Wie in Oeſterreich die Lage aufgefaßt wird, erhellt aus der
uns von zuverläſſigſter Seite zugegangenen Nachricht, daß am 12. d.,
alſo Montag vor 8 Tagen, unter dem Vorſitz des Kaiſers, ein außer-
ordentlicher Miniſterrath ſtattfand, und die ſofortige Mobili-
ſirung von drei Armeekorps beſchloß *), welche in Sieben-
bürgen, Slavonien und Dalmatien an der Grenze aufgeſtellt
werden ſollen.
Kurz, die Ereigniſſe drängen zu einer Kriſis.
Um die gegenwärtige Lage richtig zu beurtheilen, müſſen wir uns
zwei Thatſachen vor Augen führen.
Erſte Thatſache: Die Politik des deutſchen Reichs,
oder ſagen wir es lieber heraus: die Politik des deut-
ſchen Reichskanzlers hat die Lage geſchaffen, auf Grund
deren der ruſſiſch-türkiſche Krieg möglich wurde.

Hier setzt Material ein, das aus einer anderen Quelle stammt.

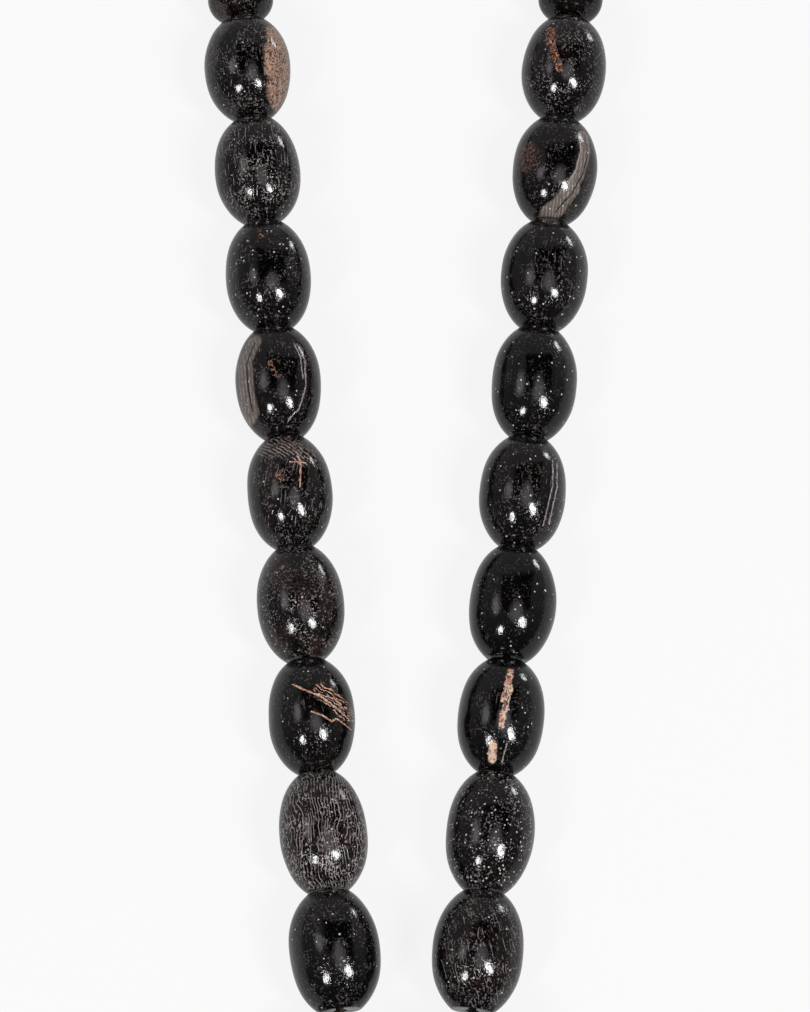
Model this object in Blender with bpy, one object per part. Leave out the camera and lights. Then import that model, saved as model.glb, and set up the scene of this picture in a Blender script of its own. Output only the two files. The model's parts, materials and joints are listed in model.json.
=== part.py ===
"""Necklace of dark wooden beads on one knotted cord, laid flat as a narrow V. Metres, +Z up."""

import math
import random

import bmesh
import bpy
from mathutils import Matrix, Vector

# Large oval beads.
OVAL_DIAMETER = 0.0152
OVAL_LENGTH = 0.0201
OVAL_END_DIAMETER = 0.0065  # of the flat face round each hole
OVAL_SWELL = 2.35  # exponent of the side curve: 2 is a true ellipse
OVALS_PER_SIDE = 10
OVAL_RINGS = 9
OVAL_SIDES = 14

# Small round beads behind the neck, getting smaller towards the knot.
ROUND_DIAMETER_FRONT = 0.0118
ROUND_DIAMETER_BACK = 0.0096
ROUND_LENGTH_FRONT = 0.0083
ROUND_LENGTH_BACK = 0.0067
ROUND_END_DIAMETER = 0.0052
ROUND_SWELL = 2.3
ROUNDS_PER_SIDE = 13
ROUND_RINGS = 7
ROUND_SIDES = 12

# Every bead.
HAND_CUT_SPREAD = 0.02
HAND_CUT_SEED = 7
BEAD_CLEARANCE = 0.0003
EDGE_ROUNDING = 0.0004

# Cord.
CORD_DIAMETER = 0.0015
CORD_CLEARANCE = 0.0003
CORD_SIDES = 8
KNOT_DIAMETER = 0.0042
KNOT_LENGTH = 0.0044
KNOT_RINGS = 7
CORNER_FILLET_STEPS = 7
CORNER_FILLET_FROM = math.radians(40)

# How the necklace lies.
V_HALF_ANGLE = math.radians(5.94)
V_HALF_WIDTH_LOW = 0.0110  # where the lowest bead of the straight V ends
SOLVER_STEPS = 50
FIT_PASSES = 12

SHARP_ANGLE = math.radians(45)
WOOD_COLOUR = (0.022, 0.014, 0.011)
WOOD_COLOUR_SPREAD = 0.35
WOOD_ROUGHNESS = 0.22
CORD_COLOUR = (0.030, 0.022, 0.018)
CORD_ROUGHNESS = 0.7

BORE_RADIUS = CORD_DIAMETER / 2 + CORD_CLEARANCE


def clear_scene():
    for obj in list(bpy.data.objects):
        bpy.data.objects.remove(obj, do_unlink=True)


def bisect(error, low, high):
    """The value between low and high where error, which rises with it, passes zero."""
    for _ in range(SOLVER_STEPS):
        middle = (low + high) / 2
        if error(middle) > 0:
            high = middle
        else:
            low = middle
    return (low + high) / 2


class Bead:
    """One bead's shape: its side curve, seen as radii at distances from its middle."""

    def __init__(self, diameter, length, end_diameter, swell, rings, sides):
        self.radius = diameter / 2
        self.length = length
        self.swell = swell
        closed_share = (1 - (end_diameter / diameter) ** 2) ** (1 / swell)
        self.reach = length / 2 / closed_share
        self.rings = rings
        self.sides = sides

    def radius_at(self, x):
        return self.radius * math.sqrt(1 - abs(x / self.reach) ** self.swell)

    def side_curve(self):
        """(x, radius) along the side, with the corner at each flat end rounded off."""
        half = self.length / 2
        last = half - EDGE_ROUNDING / 2
        curve = [(-half, self.radius_at(half) - EDGE_ROUNDING)]
        for ring in range(self.rings):
            turn = math.pi * (ring / (self.rings - 1) - 0.5)
            x = last * math.sin(turn)
            curve.append((x, self.radius_at(x)))
        curve.append((half, self.radius_at(half) - EDGE_ROUNDING))
        return curve

    def setback(self, bend):
        """How far the end face stays from a bend in the cord, so that the next bead clears."""
        half_bend = bend / 2
        most = max(
            radius * math.tan(half_bend) - (self.length / 2 - x)
            for x, radius in self.side_curve()
        )
        return most + BEAD_CLEARANCE / 2 / math.cos(half_bend)


def hand_cut(chance):
    return 1 + chance.uniform(-HAND_CUT_SPREAD, HAND_CUT_SPREAD)


def make_oval(chance):
    return Bead(
        OVAL_DIAMETER * hand_cut(chance),
        OVAL_LENGTH * hand_cut(chance),
        OVAL_END_DIAMETER,
        OVAL_SWELL,
        OVAL_RINGS,
        OVAL_SIDES,
    )


def make_round(chance, share):
    """A small bead, share of the way from the first behind the ovals to the knot."""
    diameter = ROUND_DIAMETER_FRONT + (ROUND_DIAMETER_BACK - ROUND_DIAMETER_FRONT) * share
    length = ROUND_LENGTH_FRONT + (ROUND_LENGTH_BACK - ROUND_LENGTH_FRONT) * share
    return Bead(
        diameter * hand_cut(chance),
        length * hand_cut(chance),
        ROUND_END_DIAMETER,
        ROUND_SWELL,
        ROUND_RINGS,
        ROUND_SIDES,
    )


def make_beads():
    """The bead at the foot of the V, then one side's beads from the foot up to the knot."""
    chance = random.Random(HAND_CUT_SEED)
    foot = make_oval(chance)
    side = [make_oval(chance) for _ in range(OVALS_PER_SIDE)]
    for place in range(ROUNDS_PER_SIDE):
        side.append(make_round(chance, place / (ROUNDS_PER_SIDE - 1)))
    return foot, side


class Path:
    """The line one side lies along: straight up the V, then round an arc to the middle."""

    def __init__(self, start, straight):
        self.start = start
        self.straight = straight
        self.way = Vector((math.sin(V_HALF_ANGLE), math.cos(V_HALF_ANGLE)))
        self.turn_start = start + self.way * straight
        self.radius = self.turn_start.x / math.cos(V_HALF_ANGLE)
        self.centre = Vector(
            (0, self.turn_start.y + self.radius * math.sin(V_HALF_ANGLE))
        )

    def at(self, distance):
        if distance <= self.straight:
            return self.start + self.way * distance
        turned = (distance - self.straight) / self.radius - V_HALF_ANGLE
        return self.centre + self.radius * Vector((math.cos(turned), math.sin(turned)))

    def step(self, distance, reach):
        """The distance along the path at which a straight line of this reach ends."""
        here = self.at(distance)
        return bisect(
            lambda d: (self.at(d) - here).length - reach, distance, distance + 2 * reach
        )


def heights(foot, side):
    """The cord's height at each bend: either neighbour still clears the ground."""
    neighbours = [foot] + side
    found = [max(a.radius, b.radius) for a, b in zip(neighbours, side)]
    return found + [side[-1].radius]


def bends_of(bends_at):
    """The angle turned at each bend, the first from the foot bead's own axis."""
    before = Vector((1, 0, 0))
    turned = []
    for here, there in zip(bends_at, bends_at[1:]):
        way = (there - here).normalized()
        turned.append(before.angle(way))
        before = way
    return turned + [0.0]


def lay_side(foot, side):
    """The points at which the cord bends, from beside the foot bead to the knot."""
    z = heights(foot, side)
    turned = [math.pi / 2] + [0.0] * len(side)
    for _ in range(FIT_PASSES):
        reaches = [
            bead.length + bead.setback(turned[i]) + bead.setback(turned[i + 1])
            for i, bead in enumerate(side)
        ]
        across = [
            math.sqrt(reach**2 - (z[i + 1] - z[i]) ** 2)
            for i, reach in enumerate(reaches)
        ]
        corner_x = foot.length / 2 + foot.setback(turned[0])
        lean = math.asin((V_HALF_WIDTH_LOW - corner_x) / across[0])
        corner = Vector((corner_x, 0))
        start = corner + across[0] * Vector((math.sin(lean), math.cos(lean)))

        def walk(straight):
            path = Path(start, straight)
            distance = 0.0
            points = [start]
            for reach in across[1:]:
                distance = path.step(distance, reach)
                points.append(path.at(distance))
            return points

        ovals_end = sum(across[1:OVALS_PER_SIDE])
        straight = bisect(
            lambda s: walk(s)[-1].x - KNOT_LENGTH / 2,
            ovals_end,
            ovals_end + sum(across[OVALS_PER_SIDE:]),
        )
        flat = [corner] + walk(straight)
        bends_at = [Vector((p.x, p.y, height)) for p, height in zip(flat, z)]
        turned = bends_of(bends_at)
    return bends_at, turned


def wood_material(name, chance):
    shade = 1 + chance.uniform(-WOOD_COLOUR_SPREAD, WOOD_COLOUR_SPREAD)
    colour = [channel * shade for channel in WOOD_COLOUR]
    return plain_material(name, colour, WOOD_ROUGHNESS)


def plain_material(name, colour, roughness):
    material = bpy.data.materials.new(name)
    material.use_nodes = True
    shader = material.node_tree.nodes["Principled BSDF"]
    shader.inputs["Base Color"].default_value = (*colour, 1)
    shader.inputs["Roughness"].default_value = roughness
    return material


def bead_mesh(name, bead):
    """The bead spun about its local X axis, with the bore through it."""
    half = bead.length / 2
    outline = bead.side_curve() + [(half, BORE_RADIUS), (-half, BORE_RADIUS)]
    mesh = bpy.data.meshes.new(name)
    bm = bmesh.new()
    points = [bm.verts.new((x, 0, radius)) for x, radius in outline]
    edges = [bm.edges.new(pair) for pair in zip(points, points[1:] + points[:1])]
    bmesh.ops.spin(
        bm,
        geom=points + edges,
        cent=(0, 0, 0),
        axis=(1, 0, 0),
        angle=2 * math.pi,
        steps=bead.sides,
        use_merge=True,
    )
    bmesh.ops.recalc_face_normals(bm, faces=bm.faces)
    for face in bm.faces:
        face.smooth = True
    bm.to_mesh(mesh)
    bm.free()
    mesh.set_sharp_from_angle(angle=SHARP_ANGLE)
    return mesh


def add_bead(name, bead, centre, way, chance):
    mesh = bead_mesh(name, bead)
    mesh.materials.append(wood_material(name + "_wood", chance))
    obj = bpy.data.objects.new(name, mesh)
    bpy.context.scene.collection.objects.link(obj)
    across = Vector((0, 0, 1)).cross(way).normalized()
    turn = Matrix((way, across, way.cross(across))).transposed()
    obj.matrix_world = Matrix.Translation(centre) @ turn.to_4x4()


def bead_name(place, side):
    """Numbered from the large bead nearest the neck down, and from it back to the knot."""
    if place < OVALS_PER_SIDE:
        return f"oval_bead_{side}_{OVALS_PER_SIDE - place:02d}"
    return f"round_bead_{side}_{place - OVALS_PER_SIDE + 1:02d}"


def mirrored(point):
    return Vector((-point.x, point.y, point.z))


def add_side(side, bends_at, turned, hand, flip, chance):
    for place, bead in enumerate(side):
        way = (bends_at[place + 1] - bends_at[place]).normalized()
        middle = bead.setback(turned[place]) + bead.length / 2
        centre = bends_at[place] + way * middle
        add_bead(bead_name(place, hand), bead, flip(centre), flip(way), chance)


def filleted(before, corner, after, reach):
    """Points round a corner of the cord, starting and ending this far from it."""
    start = corner + (before - corner).normalized() * reach
    end = corner + (after - corner).normalized() * reach
    points = []
    for step in range(CORNER_FILLET_STEPS):
        t = step / (CORNER_FILLET_STEPS - 1)
        points.append((1 - t) ** 2 * start + 2 * t * (1 - t) * corner + t**2 * end)
    return points


def cord_line(foot, bends_at, turned):
    """The cord's middle line down the right side, as (point, radius), from the knot."""
    radius = CORD_DIAMETER / 2
    line = []
    for place in range(len(bends_at) - 1, 0, -1):
        line.append((bends_at[place], radius))
    corner = bends_at[0]
    if turned[0] > CORNER_FILLET_FROM:
        middle = Vector((0, corner.y, corner.z))
        reach = foot.setback(turned[0])
        line += [(p, radius) for p in filleted(bends_at[1], corner, middle, reach)]
    else:
        line.append((corner, radius))
    return line


def knot_line(height, y):
    """The knot as a swelling of the cord, from the left to the right."""
    line = []
    for ring in range(1, KNOT_RINGS - 1):
        turn = math.pi * (ring / (KNOT_RINGS - 1) - 0.5)
        x = KNOT_LENGTH / 2 * math.sin(turn)
        swell = KNOT_DIAMETER / 2 * math.cos(turn)
        line.append((Vector((x, y, height)), max(swell, CORD_DIAMETER / 2)))
    return line


def add_cord(foot, bends_at, turned):
    right = cord_line(foot, bends_at, turned)
    left = [(mirrored(point), radius) for point, radius in reversed(right)]
    last = bends_at[-1]
    line = knot_line(last.z, last.y) + right + left
    data = bpy.data.curves.new("stringing_cord", "CURVE")
    data.dimensions = "3D"
    data.bevel_depth = 1.0
    data.bevel_resolution = CORD_SIDES // 2 - 2
    spline = data.splines.new("POLY")
    spline.points.add(len(line) - 1)
    for target, (point, radius) in zip(spline.points, line):
        target.co = (*point, 1)
        target.radius = radius
    spline.use_cyclic_u = True
    spline.use_smooth = True
    data.materials.append(
        plain_material("stringing_cord_fibre", CORD_COLOUR, CORD_ROUGHNESS)
    )
    obj = bpy.data.objects.new("stringing_cord", data)
    bpy.context.scene.collection.objects.link(obj)


def centre_on_ground():
    """Moves everything so that the origin is the middle of the underside."""
    bpy.context.view_layer.update()
    corners = []
    for obj in bpy.data.objects:
        if obj.type == "MESH":
            corners += [obj.matrix_world @ vertex.co for vertex in obj.data.vertices]
    low = [min(point[axis] for point in corners) for axis in range(3)]
    high = [max(point[axis] for point in corners) for axis in range(3)]
    middle = Vector(((low[0] + high[0]) / 2, (low[1] + high[1]) / 2, low[2]))
    for obj in bpy.data.objects:
        obj.location -= middle


def main():
    clear_scene()
    foot, side = make_beads()
    bends_at, turned = lay_side(foot, side)
    chance = random.Random(HAND_CUT_SEED + 1)
    foot_centre = Vector((0, bends_at[0].y, bends_at[0].z))
    add_bead("oval_bead_foot", foot, foot_centre, Vector((1, 0, 0)), chance)
    add_side(side, bends_at, turned, "left", mirrored, chance)
    add_side(side, bends_at, turned, "right", Vector, chance)
    add_cord(foot, bends_at, turned)
    centre_on_ground()


main()
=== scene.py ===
"""Beaded necklace of polished black wood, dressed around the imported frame. Metres, +Z up."""

import json
import math
import random

import bmesh
import bpy
from mathutils import Matrix, Vector, noise


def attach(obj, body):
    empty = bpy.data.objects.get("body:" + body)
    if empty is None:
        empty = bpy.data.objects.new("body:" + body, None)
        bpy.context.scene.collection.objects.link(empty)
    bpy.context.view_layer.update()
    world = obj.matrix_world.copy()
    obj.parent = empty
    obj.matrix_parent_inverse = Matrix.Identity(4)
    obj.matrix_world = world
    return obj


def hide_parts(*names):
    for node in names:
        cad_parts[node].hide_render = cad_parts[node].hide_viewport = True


bl_info = {
    "name": "Beaded wooden necklace",
    "version": (1, 0, 0),
    "blender": (4, 5, 0),
    "location": "3D View > Sidebar > Necklace",
    "description": "Turns the wooden beads, lays the knotted cord and sets the stage",
    "category": "Object",
}

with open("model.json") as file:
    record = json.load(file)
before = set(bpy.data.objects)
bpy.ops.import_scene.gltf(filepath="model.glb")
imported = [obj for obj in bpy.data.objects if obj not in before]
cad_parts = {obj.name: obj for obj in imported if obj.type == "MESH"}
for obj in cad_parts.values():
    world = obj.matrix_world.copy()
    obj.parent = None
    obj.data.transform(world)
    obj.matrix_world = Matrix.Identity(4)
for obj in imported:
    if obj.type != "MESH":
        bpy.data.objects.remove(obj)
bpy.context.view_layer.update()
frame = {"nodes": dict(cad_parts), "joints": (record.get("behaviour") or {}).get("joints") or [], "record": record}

MM = 0.001
CORD_NODE = "stringing_cord"
UP = Vector((0, 0, 1))

# Names of what each bead's mesh tells its material: its own place in millimetres
# (across, along the hole, up) and a number that sets it apart from the other beads.
PLACE = "bead_place"
LOT = "bead_lot"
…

Ohne die Lostrennung Oeſterreichs von Deutſchland im Jahre 1866,
und ohne die Kluft, welche der 1870/71er Krieg und die Annexion von
Elſaß-Lothringen zwiſchen Deutſchland und Frankreich erzeugt, hätte
Rußland nimmermehr wagen können, ſeine Eroberungspolitik der Türkei
gegenüber wieder aufzunehmen.
*) Dieſe Nachricht war ungenau: nicht die Mobilmachung, ſondern nur
die Vorbereitung zur Mobilmachung wurde beſchloſſen.